What are eating disorders? 

Eating disorders are mental disorders that can make people obsess about food and their bodies. People may focus on their body image to the extent that they develop eating or exercising habits that can be fatal. Approximately 20 million women and 10 million men in the United States have an eating disorder or have had one. There are many eating disorders that psychologists and doctors have identified. The symptoms vary between different disorders. These conditions can develop at any age for any gender.

Causes of eating disorders

Researchers and doctors don't know the exact causes of eating disorders. They think these conditions might arise from a combination of social, environmental and biological factors. These might include things like:

  • Genetics
  • Low self-esteem
  • Hormone changes
  • Peer pressure to look thin
  • Childhood trauma or abuse
  • A career that focuses on weight or certain body types

Risk factors for eating disorders

There are many things that contribute to the development of eating disorders. Eating disorders can run in the family. Cultural stress, such as discrimination and media images, can make eating disorders worse. If you tend to be a perfectionist, you're also at a higher risk for having an eating disorder.

Symptoms of eating disorders

Not everyone with an eating disorder show signs of specific disorders. Common eating disorders include the following:

Bulimia nervosa: happens when people follow a cycle of binging and purging. They eat lots of food in an uncontrollable way. Then they purge the food, usually by vomiting, to avoid weight gain.

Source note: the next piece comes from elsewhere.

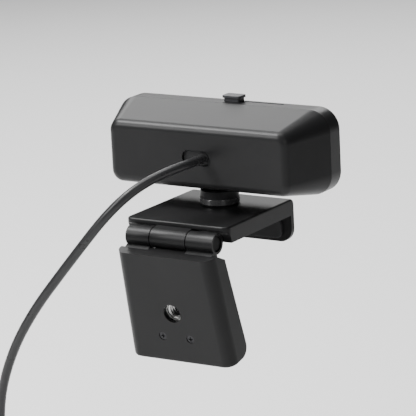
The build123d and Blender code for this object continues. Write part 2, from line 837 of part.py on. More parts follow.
with BuildPart() as leg_shell:
    with BuildSketch(leg_side) as leg_profile:
        with BuildLine():
            Polyline(
                (leg_back, -leg_top), (4.6, -leg_top), inner_top, inner_bottom,
                (leg_back, -leg_bottom), close=True,
            )
        make_face()
        low_corners = leg_profile.vertices().sort_by(Axis.Y)[:2]
        fillet(low_corners.sort_by(Axis.X)[0], 4.5)
    extrude(amount=30, both=True)
    with BuildSketch(leg_face(0)):
        Polygon(*leg_trapezoid(0, leg_top - 1, leg_bottom + 1), align=None)
    extrude(amount=40, both=True, mode=Mode.INTERSECT)
    rear = leg_shell.faces().filter_by(lambda f: f.normal_at().dot(leg_out) > 0.999)[0]
    rear_sides = rear.edges().filter_by(lambda e: abs((e % 0.5).dot(leg_down)) > 0.9)
    fillet(rear_sides, 4.3)
    base = leg_shell.faces().filter_by(lambda f: f.normal_at().dot(leg_down) > 0.999)[0]
    fillet(base.edges().filter_by(lambda e: (e @ 0.5 - Vector(*hinge_axis)).dot(leg_out) > 4.5), 1.1)
    # hollow behind the rear wall, open to the inner side
    with BuildSketch(leg_face(leg_back - 2.0)):
        Polygon(*leg_trapezoid(2.4, cavity_top, cavity_bottom), align=None)
    extrude(amount=-20, mode=Mode.SUBTRACT)
    # posts for the tripod insert and the two screws
    with BuildSketch(leg_face(leg_back - 1.9)):
        with Locations((0, socket_down)):
            Circle(6.2)
    extrude(amount=-6.2)
    with BuildSketch(leg_face(leg_back - 1.9)):
        with Locations((-screw_half_pitch, screw_down), (screw_half_pitch, screw_down)):
            Circle(2.5)
    extrude(amount=-4.4)
    with BuildSketch(leg_face(insert_mouth)):
        with Locations((0, socket_down)):
            Circle(insert_radius)
    extrude(amount=-9, mode=Mode.SUBTRACT)
    with BuildSketch(leg_face(leg_back + 1)):
        with Locations((0, socket_down)):
            Circle(3.55)
    extrude(amount=-3, mode=Mode.SUBTRACT)
    with BuildSketch(leg_face(leg_back + 1)):
        with Locations((-screw_half_pitch, screw_down), (screw_half_pitch, screw_down)):
            Circle(1.6)
    extrude(amount=-2.0, mode=Mode.SUBTRACT)
    with BuildSketch(leg_face(leg_back)):
        with Locations((-screw_half_pitch, screw_down), (screw_half_pitch, screw_down)):
            Circle(0.95)
    extrude(amount=-8, mode=Mode.SUBTRACT)
    # outer hinge knuckles, with room for the middle one
    for low, high in outer_knuckles:
        with BuildSketch(leg_side.offset(low)):
            Circle(barrel_radius)
            Polygon((1.3, -3.3), (1.3, -5.6), (6.0, -4.0), (5.2, -leg_top), (3.2, -1.9), align=None)
        extrude(amount=high - low)
    # saddle under the middle knuckle, so the hinge shows no gap, then its running room
    with BuildSketch(leg_side.offset(knuckle_low - knuckle_gap)):
        Polygon(
            (4.6, -leg_top), (6.0, -4.0), (1.6, -6.6), inner_top, (-0.3, -3.9),
            (3.3, -leg_top), align=None,
        )
    extrude(amount=knuckle_high - knuckle_low + 2 * knuckle_gap)
    with BuildSketch(leg_side.offset(knuckle_low - knuckle_gap)):
        Circle(barrel_radius + 0.35)
    extrude(amount=knuckle_high - knuckle_low + 2 * knuckle_gap, mode=Mode.SUBTRACT)
    with BuildSketch(leg_side.offset(-barrel_half - 1)):
        Circle(pin_radius)
    extrude(amount=2 * barrel_half + 2, mode=Mode.SUBTRACT)
    for end in (-1, 1):
        with BuildSketch(leg_side.offset(end * (barrel_half - 1.1))):
            Circle(2.9)
        extrude(amount=end * 3, mode=Mode.SUBTRACT)
finish(leg_shell, "leg_shell")

with BuildPart() as leg_cover:
    with BuildSketch(leg_side):
        Polygon(
            (leg_inner(cavity_top), -cavity_top), (leg_inner(cavity_bottom), -cavity_bottom),
            (leg_inner(cavity_bottom) + leg_cover_thick, -cavity_bottom),
            (leg_inner(cavity_top) + leg_cover_thick, -cavity_top), align=None,
        )
    extrude(amount=30, both=True)
    with BuildSketch(leg_face(0)):
        Polygon(*leg_trapezoid(2.55, cavity_top + 0.12, cavity_bottom - 0.12), align=None)
    extrude(amount=20, both=True, mode=Mode.INTERSECT)
    with BuildSketch(leg_face(leg_inner(screw_down) + 1.0)):
        with Locations((-screw_half_pitch, screw_down), (screw_half_pitch, screw_down)):
            Circle(2.4)
    extrude(amount=leg_back - 1.9 - 4.4 - 0.05 - leg_inner(screw_down) - 1.0)
    with BuildSketch(leg_face(leg_back)):
        with Locations((-screw_half_pitch, screw_down), (screw_half_pitch, screw_down)):
            Circle(0.8)
    extrude(amount=-(leg_back - leg_inner(screw_down) - 0.9), mode=Mode.SUBTRACT)
finish(leg_cover, "leg_cover")

with BuildPart() as leg_pad:
    with BuildSketch(leg_side):
        Polygon(
            (leg_inner(12) - 0.02, -12), (leg_inner(39) - 0.02, -39),
            (leg_inner(39) - 0.92, -39), (leg_inner(12) - 0.92, -12), align=None,
        )
    extrude(amount=15.5, both=True)
finish(leg_pad, "leg_pad")

with BuildPart() as tripod_insert:
    with BuildSketch(leg_face(insert_mouth - 0.02)):
        with Locations((0, socket_down)):
            Circle(insert_radius - 0.02)
            Circle(thread_radius, mode=Mode.SUBTRACT)
    extrude(amount=-insert_length)
finish(tripod_insert, "tripod_insert")

with BuildPart() as leg_screws:
    with BuildSketch(leg_face(leg_back - 0.98)):
        with Locations((-screw_half_pitch, screw_down), (screw_half_pitch, screw_down)):
            Circle(1.52)
    extrude(amount=0.75)
    with BuildSketch(leg_face(leg_back - 0.98)):
        with Locations((-screw_half_pitch, screw_down), (screw_half_pitch, screw_down)):
            Circle(0.78)
    extrude(amount=-8.4)
    with BuildSketch(leg_face(leg_back)):
        for x in (-screw_half_pitch, screw_half_pitch):
            with Locations((x, screw_down)):
                Rectangle(1.7, 0.42)
                Rectangle(0.42, 1.7)
    extrude(amount=-0.7, mode=Mode.SUBTRACT)
finish(leg_screws, "leg_screws")

with BuildPart() as hinge_pin:
    with BuildSketch(leg_side.offset(-(barrel_half - 1.1))):
        Circle(pin_radius)
    extrude(amount=2 * (barrel_half - 1.1))
    # a flattened head at each end, just clear of the bottom of its recess
    for end in (-1, 1):
        with BuildSketch(leg_side.offset(end * (barrel_half - 1.1))):
            Circle(pin_radius)
        extrude(amount=end * 0.62)
        with BuildSketch(leg_side.offset(end * (barrel_half - 1.08))):
            Circle(2.4)
        extrude(amount=end * 0.6)
finish(hinge_pin, "hinge_pin")

# ================================================================ cord
coil_x, coil_y, coil_z = coil_centre
cord_points = [
    (exit_x, grommet_face + 0.5, exit_z),
    (exit_x, 20.8, exit_z),
    (-0.7, 28.7, 26.0),
    (3.8, 35.9, 23.9),
    (8.1, 42.0, 20.8),
    (12.7, 46.6, 16.3),
    (18.8, 49.5, 9.6),
    (26.5, 51.0, 0.4),
    (36.5, 52.1, -11.4),
    (48.1, 52.5, -25.0),
    (58.3, 52.6, -40.0),
    (65.5, 52.6, -56.7),
    (69.4, 51.8, -73.4),
    (71.0, coil_y, -84.5),
    (75.2, coil_y, coil_z + coil_mid_radius + 2.5),
]


def route_radii(points):
    """Largest tangent arc that each corner of a route has room for."""
    corners = [Vector(*p) for p in points]
    radii = []
    for before, here, after in zip(corners, corners[1:], corners[2:]):
        first, second = here - before, after - here
        turn = radians(first.get_angle(second))
        radii.append(0.45 * min(first.length, second.length) / tan(turn / 2))
    return radii


def route_tube(points):
    """Round tube along a route of straight runs joined by tangent arcs."""
    with BuildPart() as tube:
        with BuildLine() as route:
            FilletPolyline(*points, radius=route_radii(points))
        with BuildSketch(Plane(origin=route.wire() @ 0, z_dir=route.wire() % 0)):
            Circle(cord_diameter / 2)
        sweep(path=route.wire())
    return tube


cord = route_tube(cord_points)
finish(cord, "cord")

with BuildPart() as cord_coil:
    with BuildSketch(Plane(origin=coil_centre, x_dir=(1, 0, 0), z_dir=(0, 0, 1))):
        with Locations((coil_mid_radius, 0)):
            RectangleRounded(coil_section, coil_section, 5.0)
    revolve(axis=Axis(coil_centre, (0, 1, 0)))
finish(cord_coil, "cord_coil")

tie_inner = coil_section / 2 + 0.1
tie_thick = 1.2
tie_arc = 27.0

with BuildPart() as cord_tie:
    tie_start = (cos(radians(76)), 0, sin(radians(76)))
    with BuildSketch(Plane(origin=coil_centre, x_dir=tie_start, z_dir=(tie_start[2], 0, -tie_start[0]))):
        with Locations((coil_mid_radius, 0)):
            RectangleRounded(2 * (tie_inner + tie_thick), 2 * (tie_inner + tie_thick), 6.2)
            RectangleRounded(2 * tie_inner, 2 * tie_inner, 5.0, mode=Mode.SUBTRACT)
    revolve(axis=Axis(coil_centre, (0, 1, 0)), revolution_arc=tie_arc)
finish(cord_tie, "cord_tie")

plug_x = coil_x + coil_mid_radius + 11.0
plug_top = coil_z - 12.0
tail_points = [
    (coil_x + coil_mid_radius + 3.0, coil_y, coil_z + 8.0),
    (coil_x + coil_mid_radius + 9.0, coil_y, coil_z + 1.5),
    (plug_x, coil_y, plug_top + 7.0),
    (plug_x, coil_y, plug_top),
]
cord_tail = route_tube(tail_points)
finish(cord_tail, "cord_tail")

neck_length = 9.0
plug_length = 21.0
plug_low = plug_top - neck_length - plug_length
shell_length = 18.8

with BuildPart() as plug_body:
    with BuildSketch(flat(plug_top)):
        with Locations((plug_x, coil_y)):
            Circle(2.5)
    with BuildSketch(flat(plug_top - neck_length)):
        with Locations((plug_x, coil_y)):
            RectangleRounded(9.0, 6.4, 2.6)
    loft()
    with BuildSketch(flat(plug_low)):
        with Locations((plug_x, coil_y)):
            RectangleRounded(15.6, 7.8, 2.4)
    extrude(amount=plug_length)
    fillet(plug_body.faces().sort_by(Axis.Z)[0].edges(), 0.6)
finish(plug_body, "plug_body")

with BuildPart() as plug_shell:
    with BuildSketch(flat(plug_low - shell_length)):
        with Locations((plug_x, coil_y)):
            RectangleRounded(12.0, 4.5, 0.5)
            RectangleRounded(11.4, 3.9, 0.3, mode=Mode.SUBTRACT)
    extrude(amount=shell_length - 0.02)
    with BuildSketch(Plane.XZ.offset(-coil_y - 5)):
        with Locations((plug_x - 3.0, plug_low - 7.0), (plug_x + 3.0, plug_low - 7.0)):
            Rectangle(2.3, 2.3)
    extrude(amount=10, mode=Mode.SUBTRACT)
finish(plug_shell, "plug_shell")

with BuildPart() as plug_tongue:
    with BuildSketch(flat(plug_low - shell_length + 0.4)):
        with Locations((plug_x, coil_y - 0.95)):
            Rectangle(10.9, 1.8)
    extrude(amount=shell_length - 0.42)
finish(plug_tongue, "plug_tongue")

with BuildPart() as plug_contacts:
    with BuildSketch(Plane.XZ.offset(-coil_y - 0.12)):
        with Locations((plug_x, plug_low - shell_length + 6.0)):
            with GridLocations(2.3, 1.0, 4, 1):
                Rectangle(1.0, 8.0)
    extrude(amount=0.1)
finish(plug_contacts, "plug_contacts")
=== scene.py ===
"""A clip-on computer camera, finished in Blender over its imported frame.

Metres, +Z up. The lens looks along -Y. The hinge, the leg and the cord are on the +Y side.
"""
from math import cos, pi, radians, sin

import bpy
import bmesh
from mathutils import Matrix, Vector


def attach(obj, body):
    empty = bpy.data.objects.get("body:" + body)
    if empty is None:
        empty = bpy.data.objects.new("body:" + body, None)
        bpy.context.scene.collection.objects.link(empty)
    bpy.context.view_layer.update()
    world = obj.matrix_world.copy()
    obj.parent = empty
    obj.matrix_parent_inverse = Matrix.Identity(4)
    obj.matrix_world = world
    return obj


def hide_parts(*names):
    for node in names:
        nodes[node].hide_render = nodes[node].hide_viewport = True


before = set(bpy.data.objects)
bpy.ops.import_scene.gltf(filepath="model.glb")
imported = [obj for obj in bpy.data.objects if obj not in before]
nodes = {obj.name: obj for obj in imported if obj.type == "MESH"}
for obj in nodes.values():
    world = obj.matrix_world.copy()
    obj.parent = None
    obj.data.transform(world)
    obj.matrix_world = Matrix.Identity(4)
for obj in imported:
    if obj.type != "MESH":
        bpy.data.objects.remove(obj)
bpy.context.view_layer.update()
bpy.ops.object.select_all(action="DESELECT")

MM = 0.001


# ---------------------------------------------------------------- handling pieces
def take(piece):
    """Make this the only selected object."""
    bpy.ops.object.select_all(action="DESELECT")
    piece.select_set(True)
    bpy.context.view_layer.objects.active = piece


def added(name):
    """Name the primitive that was just added."""
    piece = bpy.context.object
    piece.name = name
    piece.data.name = name
    return piece


def settle(piece):
    """Put the object's place into its mesh, so the object itself is unturned at the origin."""
    take(piece)
    bpy.ops.object.transform_apply(location=True, rotation=True, scale=True)


def finish_with(piece, kind, **settings):
    """Add one modifier and apply it."""
    take(piece)
    modifier = piece.modifiers.new(kind.title(), kind)
    for setting, value in settings.items():
        setattr(modifier, setting, value)
    bpy.ops.object.modifier_apply(modifier=modifier.name)


def pick_faces(piece, wanted):
    """In edit mode, select only the faces that the test accepts."""
    take(piece)
    bpy.ops.object.mode_set(mode="EDIT")
    bpy.ops.mesh.select_mode(type="FACE")
    mesh = bmesh.from_edit_mesh(piece.data)
    for face in mesh.faces:
        face.select_set(wanted(face))
    mesh.select_flush_mode()
    bmesh.update_edit_mesh(piece.data)


def pick_edges(piece, wanted):
    """In edit mode, select only the edges that the test accepts."""
    take(piece)
    bpy.ops.object.mode_set(mode="EDIT")
    bpy.ops.mesh.select_mode(type="EDGE")
    mesh = bmesh.from_edit_mesh(piece.data)
    for edge in mesh.edges:
        edge.select_set(wanted(edge))
    mesh.select_flush_mode()
    bmesh.update_edit_mesh(piece.data)


def leave_edit():
    bpy.ops.object.mode_set(mode="OBJECT")


def outward(piece):
    """Merge doubles and turn every face outwards."""
    take(piece)
    bpy.ops.object.mode_set(mode="EDIT")
    bpy.ops.mesh.select_all(action="SELECT")
    bpy.ops.mesh.remove_doubles(threshold=0.00001)
    bpy.ops.mesh.normals_make_consistent(inside=False)
    leave_edit()


def smooth(piece, angle=35):
    take(piece)
    bpy.ops.object.shade_smooth_by_angle(angle=radians(angle))


def ride(piece, body, slot, finish, *stands_for):
    """Hand a finished piece to its moving body, with its finish."""
    piece.data.materials.clear()
    piece.data.materials.append(finish)
    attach(piece, body)
    if stands_for:
        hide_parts(*stands_for)
    return piece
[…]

Rumination disorder: happens when people regurgitate food they already swallowed. They chew it again and swallow or spit it out.

Binge eating disorder: happens when people eat large amounts of food quickly. They often do this in secret. They also don't purge.

People with anorexia nervosa are underweight. They might follow very restricted eating patterns and have poor body image.

Pica: People with this condition crave non-food items like soap or dirt. 

You don't have to be underweight or overweight to have an eating disorder. Other symptoms include:

  • Avoiding certain foods to the point of malnutrition
  • Poor and often very inaccurate body image
  • Distress when thinking about eating

Diagnosis of eating disorders

People often have shame about their eating disorders. It can take intervention from a loved one before some people are willing to go to a doctor to discuss having an eating disorder. To diagnose an eating disorder, doctors first do a physical exam. This helps them see if you're medically stable. Then they may want you to do psychological tests to see how your mind is working. These help the doctor create a final diagnosis. Diagnosis is the first step of an important process to change behaviors and thought patterns. This can help you move past the disorder and get healthy. An eating disorder may cause death without treatment.

Treatments for eating disorders

You may need intensive therapy with a trained mental health counselor. They can help you learn new ways to think about your disorder. You might also relearn proper eating habits. A dietician can help you with this. You might also work with other therapists, such as yoga or art instructors. Their programs can help you regain control over your relationship with food and your body.

If your eating disorder is severe, you might get inpatient treatment. You'll live in a treatment facility for some time while you learn to improve your eating habits. Doctors can also monitor you to make sure you're getting healthier. 

Doctors can also prescribe medications. These may help change your thoughts around your eating disorder. Common medications include antidepressants, antipsychotics and mood stabilizers.

The first step in treatment of an eating disorder is to become medically and mentally stable. Some people with eating disorders are at risk for suicide. People with these conditions often require intensive treatment. It helps if you have a large support system of friends, family members and professionals to rely on.

Recovery from eating disorders

Recovery from eating disorders takes time, but it's possible. As your body begins to heal, it's important to learn healthy nutritional habits and food choices. You'll also want to create new habits in how you eat. You might need to work with your therapist for a few years. This helps you fully address the underlying and continued mental health issues related to eating disorders.

Relapse is very common. This means the condition may not affect you for a while, but it can come back. Work with your doctor to establish a plan. This can help you prevent a relapse before it happens.